Haha smashing his super nintendo..thats harsh, those things were God. But if you really really wanna scare him you could say AIDS, or..haha tell him you had gonnorhea or something and he needs to get it checked out ASAP. And I think Gonnorhea is the one where they put a cotton ball on top of a little metal wire and stick it down the hole on top....god that would hurt.
 
take some of that nair (is that what it is?) stuff that dissolves hair, and put it in water ballons. then balloon his ass... make sure to get some in his eyes too.
 
For starters, hide a dead fish under the back seat of his car or under one of the front seats...his car will reek ass real bad for a long time until he finds it...
 
'Decorate' his car with, shaving cream, eggs, and lunch meat (preferably bologna) and then spray all of his windows with hair spray and quickly sprinkle glitter on the hair spray before it dries. The hair spray is a bitch to get off of windows and the other stuff takes the paint right off.

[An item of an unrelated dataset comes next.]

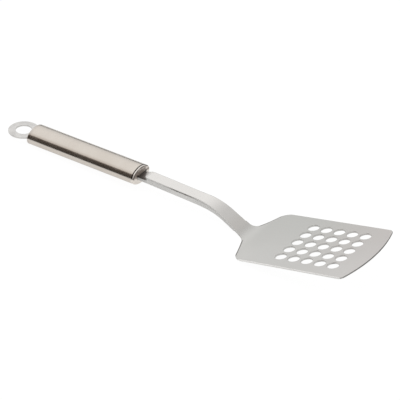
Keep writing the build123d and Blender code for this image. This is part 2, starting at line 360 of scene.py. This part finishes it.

If your ex is a homophobe, then glue gay porn to his car with the pictures facing both inside and outside of the car. then saran wrap his entire car. But to get a good saran wrapped car you have to use many rolls. But it is all worth it in the end. I've done this one before, and the reaction is priceless. And leave a note on the inside of the car, anonymous or not.
 
make his little girl friend fall in love with you. then have a three way with his girlfriend and his mom

it works every time
 
wow i would be fucking pissed. how dare he go on the mountain with all the stuff you bought him to teach a SNOWBOARDER i mean come on. umm.. i don't have any revenge for you , but you get him back good!
 
Turn him in for having sex with an underage girl?

Change his email password so he can't get into it and then email everyone in his address book with a comming out of the closet email. Something along the lines of "I'm not scared anymore, I think it is time that you knew I was gay".

Anything you do to his stuff will be traced back to you...so that probably isn't a good idea.
 
any of you who want to photoshop some pictures into unsightly yet hilarious mockeries.... instant message me, freeskierlauren. if i post them on here i have to completely slay the quality.
 
piss in his cheerios. Then when he gets upset, say "hey buddy, who pissed in your cheerios? oh yeah, me! BITCH" Then kick him in the face.